Eddie Elder

No. 5
- Position: Defensive back

Personal information
- Born: February 14, 1989 (age 37) Oakland, California, U.S.
- Listed height: 5 ft 10 in (1.78 m)
- Listed weight: 186 lb (84 kg)

Career information
- High school: Burbank (Sacramento, California)
- College: San Mateo (2008–2009) Arizona State (2010–2011)
- NFL draft: 2012: undrafted

Career history
- 2012: Arizona Cardinals*
- 2014: Ottawa Redblacks
- * Offseason and/or practice squad member only

Awards and highlights
- First-team All-American (2009);
- Stats at CFL.ca (archive)

= Eddie Elder =

American gridiron football player (born 1989)

Eddie Jiles Elder (born February 14, 1989) is an American former professional football defensive back who played for the Ottawa Redblacks of the Canadian Football League (CFL). He played college football at the College of San Mateo and Arizona State University. He was also a member of the Arizona Cardinals of the National Football League (NFL).

==Early life==
Eddie Jiles Elder was born on February 14, 1989, in Oakland, California. He was a three-year varsity starter at Luther Burbank High School in Sacramento, California.

==College career==
Elder played college football for the San Mateo Bulldogs of the College of San Mateo from 2008 to 2009. He totaled 49 tackles, two sacks, and six interceptions his freshman year in 2008. He recorded 70 tackles, four forced fumbles, and seven interceptions in 2009, earning Scout.com first-team junior college All-American honors. Elder was also named the California junior college defensive player of the year for 2009. He graduated with an Associate in Arts from San Mateo.

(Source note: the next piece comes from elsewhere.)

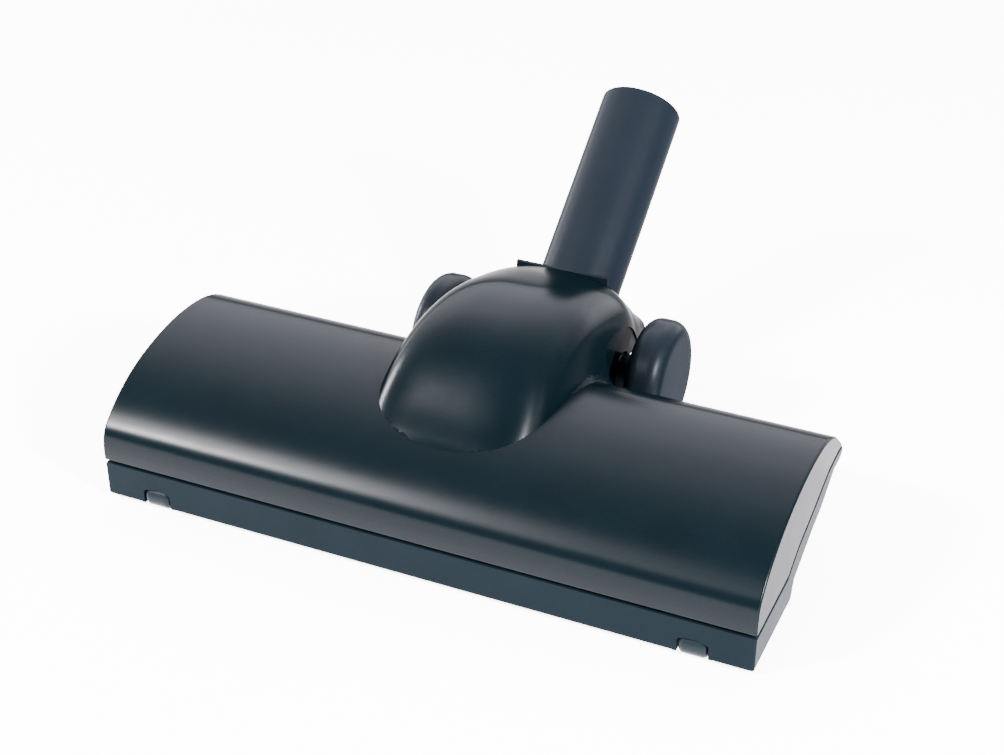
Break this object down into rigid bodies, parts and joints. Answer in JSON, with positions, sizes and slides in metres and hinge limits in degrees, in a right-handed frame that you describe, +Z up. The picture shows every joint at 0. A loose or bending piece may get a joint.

Elder was then a two-year letterman for the Arizona State Sun Devils of Arizona State University from 2010 to 2011. He played in all 12 games, starting nine, for the Sun Devils during the 2010 season, accumulating 47	solo tackles, 17 assisted tackles, one sack, two interceptions, and three pass breakups. He appeared in all 13 games, starting 11 at free safety, in 2011, totaling 45 solo tackles, 21 assisted tackles, one forced fumble, one interception, and four pass breakups. Elder played in the Casino del Sol College All-Star Game after his senior year. He majored in Business Information Systems at Arizona State.

==Professional career==
Elder was signed by the Arizona Cardinals on May 14, 2012. He was released by the Cardinals on August 24, 2012.

Elder signed with the Ottawa Redblacks on December 31, 2013. He dressed in 14 games, starting eight, for the Reblacks during the 2014 season, recording 18 defensive tackles, three special teams tackles, and one punt return for six yards. He was released by the Redblacks on February 23, 2015.

==Coaching career==
Elder was the head football coach at West Campus High School in Sacramento from 2015 to 2016, accumulating a 3–20 record. He was then the head coach at his alma mater, Luther Burbank High School, from 2017 to 2021. He became the safeties coach at American River College in 2022.